Given task: Reproduce the listing verbatim.
--------------------------------
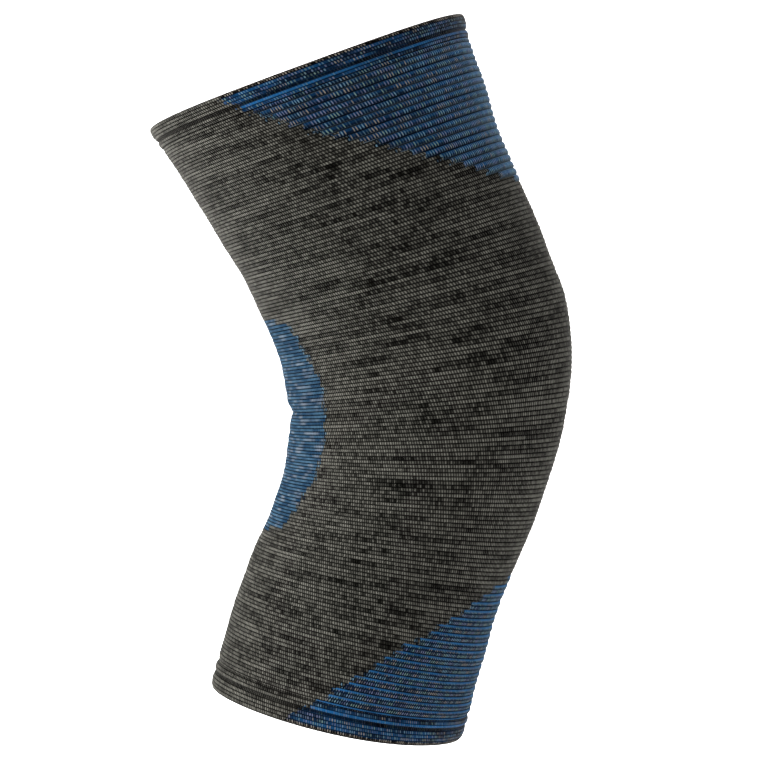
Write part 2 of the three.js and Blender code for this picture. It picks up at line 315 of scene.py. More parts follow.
def make_bands():
    """Bands of courses from hem to hem, each with its zone and how far round the leg the zone reaches."""
    stops = {BOTTOM_ROW: BODY, TOP_ROW: BODY}
    rib = 0
    while nearest_row(along_at_shin_rib(-rib)) > BOTTOM_ROW + 1:
        stops[nearest_row(along_at_shin_rib(-rib))] = BODY
        rib += 1
    rib = 0
    while nearest_row(along_at_thigh_rib(rib)) < TOP_ROW - 1:
        stops[nearest_row(along_at_thigh_rib(rib))] = BODY
        rib += 1
    step = ROWS_PER_COURSE * COURSES_PER_BAND
    low = nearest_row(along_at_shin_rib(0))
    high = nearest_row(along_at_thigh_rib(0))
    for row in range(low + step, high - step // 2, step):
        stops[row] = BODY
    stops = sorted(stops)
    bands = []
    for start, end in zip(stops[:-1], stops[1:]):
        middle = float(along_at_course((start + end) / 2 / ROWS_PER_COURSE))
        zone, reach = BODY, 0.0
        if middle > THIGH_BORDER[0][0]:
            zone, reach = THIGH, half_angle(THIGH_BORDER, middle)
        elif middle < SHIN_BORDER[0][0]:
            zone, reach = SHIN, half_angle(SHIN_BORDER, middle)
        elif HOLLOW_BORDER[-1][0] < middle < HOLLOW_BORDER[0][0]:
            zone, reach = HOLLOW, 180 - half_angle(HOLLOW_BORDER, middle)
        ends = reach + draws.uniform(-BAND_JITTER, BAND_JITTER, 2)
        bands.append({"start": start, "end": end, "zone": zone, "left": ends[0], "right": ends[1]})
    return bands


BANDS = make_bands()


def degrees_inside(band, angle):
    """How far inside its zone's end each angle lies in a band, in degrees."""
    if band["zone"] == BODY:
        return np.full(np.shape(angle), -90.0)
    turned = angle if band["zone"] != HOLLOW else angle + math.pi
    turned = np.degrees((turned + math.pi) % TURN - math.pi)
    return np.where(turned > 0, band["left"], band["right"]) - np.abs(turned)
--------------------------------
Exercise result:
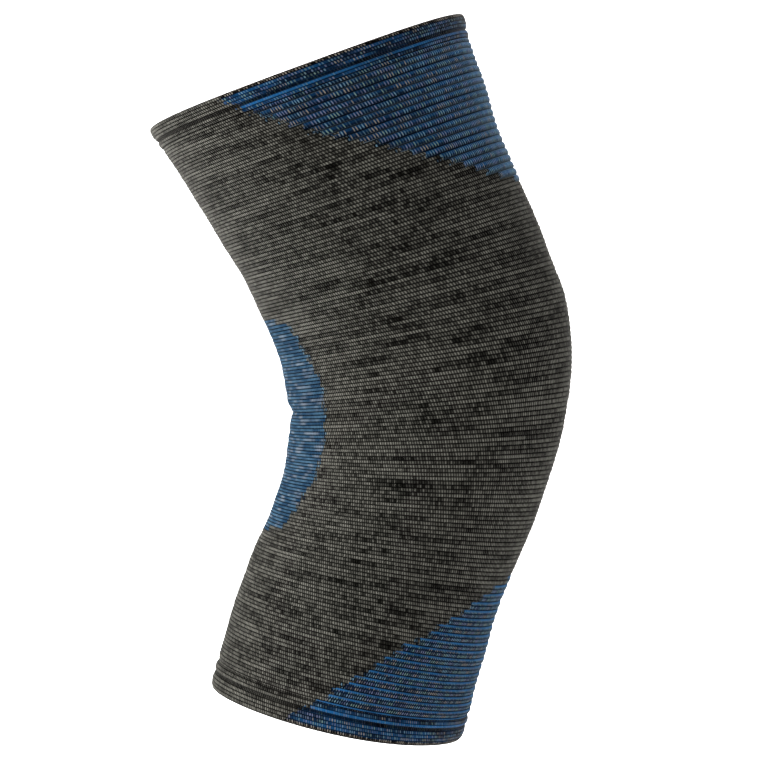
Write part 2 of the three.js and Blender code for this picture. It picks up at line 315 of scene.py. More parts follow.
def make_bands():
    """Bands of courses from hem to hem, each with its zone and how far round the leg the zone reaches."""
    stops = {BOTTOM_ROW: BODY, TOP_ROW: BODY}
    rib = 0
    while nearest_row(along_at_shin_rib(-rib)) > BOTTOM_ROW + 1:
        stops[nearest_row(along_at_shin_rib(-rib))] = BODY
        rib += 1
    rib = 0
    while nearest_row(along_at_thigh_rib(rib)) < TOP_ROW - 1:
        stops[nearest_row(along_at_thigh_rib(rib))] = BODY
        rib += 1
    step = ROWS_PER_COURSE * COURSES_PER_BAND
    low = nearest_row(along_at_shin_rib(0))
    high = nearest_row(along_at_thigh_rib(0))
    for row in range(low + step, high - step // 2, step):
        stops[row] = BODY
    stops = sorted(stops)
    bands = []
    for start, end in zip(stops[:-1], stops[1:]):
        middle = float(along_at_course((start + end) / 2 / ROWS_PER_COURSE))
        zone, reach = BODY, 0.0
        if middle > THIGH_BORDER[0][0]:
            zone, reach = THIGH, half_angle(THIGH_BORDER, middle)
        elif middle < SHIN_BORDER[0][0]:
            zone, reach = SHIN, half_angle(SHIN_BORDER, middle)
        elif HOLLOW_BORDER[-1][0] < middle < HOLLOW_BORDER[0][0]:
            zone, reach = HOLLOW, 180 - half_angle(HOLLOW_BORDER, middle)
        ends = reach + draws.uniform(-BAND_JITTER, BAND_JITTER, 2)
        bands.append({"start": start, "end": end, "zone": zone, "left": ends[0], "right": ends[1]})
    return bands


BANDS = make_bands()


def degrees_inside(band, angle):
    """How far inside its zone's end each angle lies in a band, in degrees."""
    if band["zone"] == BODY:
        return np.full(np.shape(angle), -90.0)
    turned = angle if band["zone"] != HOLLOW else angle + math.pi
    turned = np.degrees((turned + math.pi) % TURN - math.pi)
    return np.where(turned > 0, band["left"], band["right"]) - np.abs(turned)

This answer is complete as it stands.